■ EXERCISE OBJECTIVE: Using the data below, repeat all of it precisely.

■ AVAILABLE DATA:
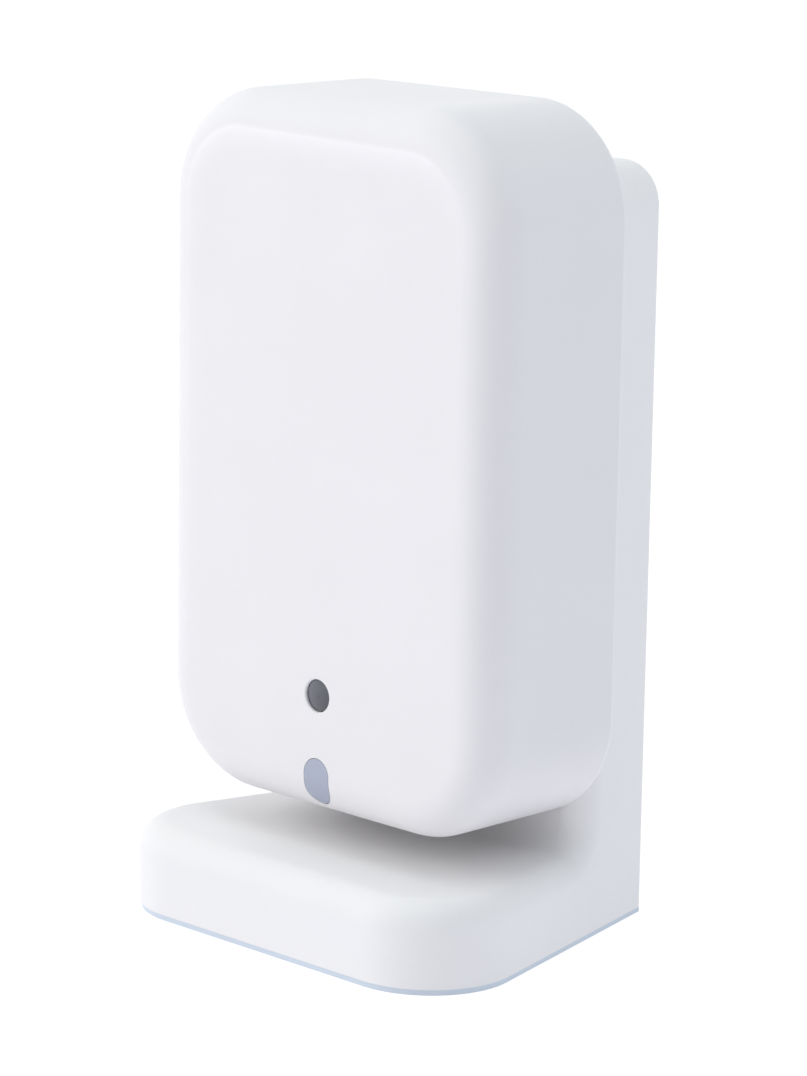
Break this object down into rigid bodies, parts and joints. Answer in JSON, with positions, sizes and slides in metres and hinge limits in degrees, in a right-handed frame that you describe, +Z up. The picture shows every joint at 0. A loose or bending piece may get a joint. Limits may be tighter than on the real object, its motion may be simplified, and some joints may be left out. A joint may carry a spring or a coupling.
{
  "type": "presence sensor",
  "caption": "Upright rounded sensor head with a soft-edged face, light lens and status window, hung on an L-shaped table stand.",
  "frame": {"origin": "middle of the resting face on the table", "axes": "+Z up along the upright, -Y the way the sensor looks, +X towards the right hand of someone who looks at its back"},
  "size_m": [0.0594, 0.049, 0.1064],
  "materials": {
    "shell_white": "fine moulded texture, satin",
    "stand_white": "smooth satin",
    "button_grey": "satin",
    "lens_smoke": "polished, smoked",
    "window_frost": "frosted, translucent",
    "led_resin": "clear resin",
    "pad_grey": "soft matt silicone",
    "plastic_black": "matt",
    "chip_black": "moulded epoxy",
    "board_green": "solder mask",
    "ferrite_grey": "sintered",
    "capacitor_tan": "ceramic",
    "shield_metal": "drawn, tin plated",
    "screw_steel": "zinc plated"
  },
  "bodies": {
    "stand": {"stand_frame": "stand_white", "back_panel": "stand_white", "panel_screws": "screw_steel", "base_cover": "stand_white", "base_screws": "screw_steel", "foot_pad": "pad_grey"},
    "head": {"front_cover": "shell_white", "rear_cover": "shell_white", "cover_screws": "screw_steel", "lux_lens": "lens_smoke", "light_shroud": "plastic_black", "light_sensor": "chip_black", "status_window": "window_frost", "status_led": "led_resin", "main_board": "board_green", "board_screws": "screw_steel", "radar_board": "board_green", "radar_chip": "chip_black", "board_headers": "plastic_black", "radio_module": "board_green", "radio_shield": "shield_metal", "usb_socket": "shield_metal", "usb_tongue": "plastic_black", "power_inductor": "ferrite_grey", "regulator": "chip_black", "capacitors": "capacitor_tan", "reset_switch": "plastic_black"},
    "button": {"reset_button": "button_grey", "switch_plunger": "plastic_black"}
  },
  "joints": [
    {"name": "head_lift", "type": "slide", "parent": "stand", "child": "head", "axis": [0, 0, 1], "range_m": [0, 0.0045]},
    {"name": "reset_press", "type": "slide", "parent": "head", "child": "button", "axis": [0, -1, 0], "range_m": [0, 0.0004], "stiffness_N_per_m": 400}
  ]
}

■ SOLUTION:
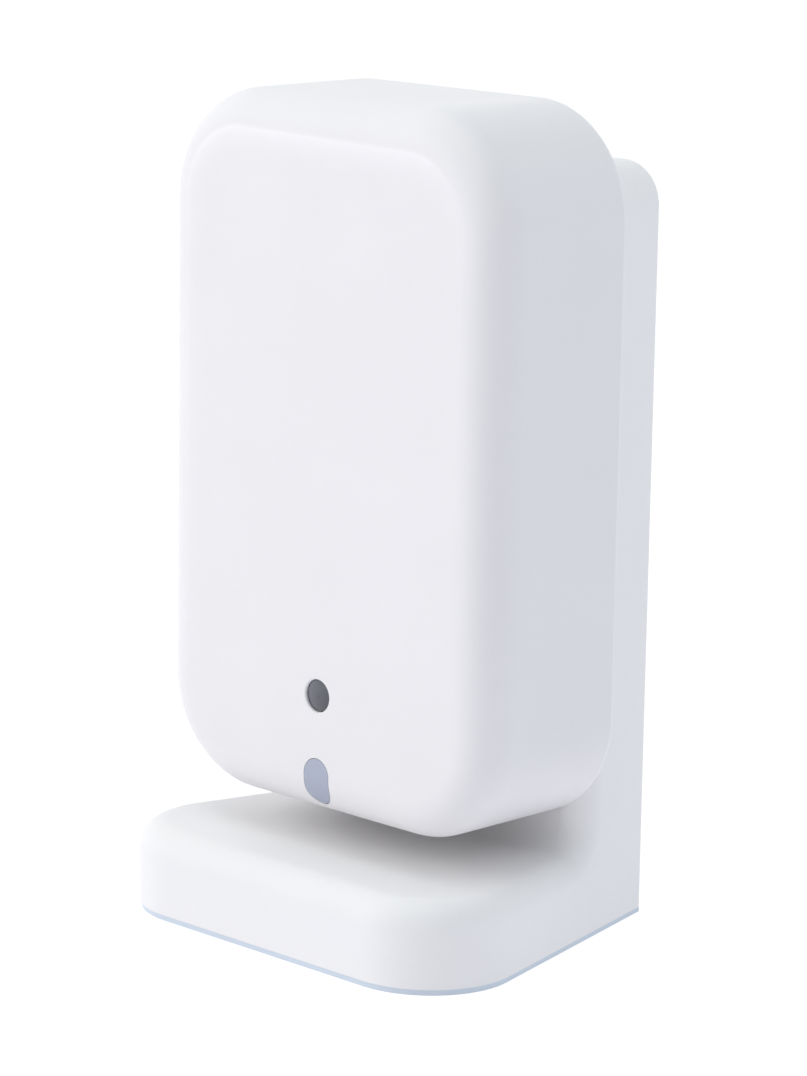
Break this object down into rigid bodies, parts and joints. Answer in JSON, with positions, sizes and slides in metres and hinge limits in degrees, in a right-handed frame that you describe, +Z up. The picture shows every joint at 0. A loose or bending piece may get a joint. Limits may be tighter than on the real object, its motion may be simplified, and some joints may be left out. A joint may carry a spring or a coupling.
{
  "type": "presence sensor",
  "caption": "Upright rounded sensor head with a soft-edged face, light lens and status window, hung on an L-shaped table stand.",
  "frame": {"origin": "middle of the resting face on the table", "axes": "+Z up along the upright, -Y the way the sensor looks, +X towards the right hand of someone who looks at its back"},
  "size_m": [0.0594, 0.049, 0.1064],
  "materials": {
    "shell_white": "fine moulded texture, satin",
    "stand_white": "smooth satin",
    "button_grey": "satin",
    "lens_smoke": "polished, smoked",
    "window_frost": "frosted, translucent",
    "led_resin": "clear resin",
    "pad_grey": "soft matt silicone",
    "plastic_black": "matt",
    "chip_black": "moulded epoxy",
    "board_green": "solder mask",
    "ferrite_grey": "sintered",
    "capacitor_tan": "ceramic",
    "shield_metal": "drawn, tin plated",
    "screw_steel": "zinc plated"
  },
  "bodies": {
    "stand": {"stand_frame": "stand_white", "back_panel": "stand_white", "panel_screws": "screw_steel", "base_cover": "stand_white", "base_screws": "screw_steel", "foot_pad": "pad_grey"},
    "head": {"front_cover": "shell_white", "rear_cover": "shell_white", "cover_screws": "screw_steel", "lux_lens": "lens_smoke", "light_shroud": "plastic_black", "light_sensor": "chip_black", "status_window": "window_frost", "status_led": "led_resin", "main_board": "board_green", "board_screws": "screw_steel", "radar_board": "board_green", "radar_chip": "chip_black", "board_headers": "plastic_black", "radio_module": "board_green", "radio_shield": "shield_metal", "usb_socket": "shield_metal", "usb_tongue": "plastic_black", "power_inductor": "ferrite_grey", "regulator": "chip_black", "capacitors": "capacitor_tan", "reset_switch": "plastic_black"},
    "button": {"reset_button": "button_grey", "switch_plunger": "plastic_black"}
  },
  "joints": [
    {"name": "head_lift", "type": "slide", "parent": "stand", "child": "head", "axis": [0, 0, 1], "range_m": [0, 0.0045]},
    {"name": "reset_press", "type": "slide", "parent": "head", "child": "button", "axis": [0, -1, 0], "range_m": [0, 0.0004], "stiffness_N_per_m": 400}
  ]
}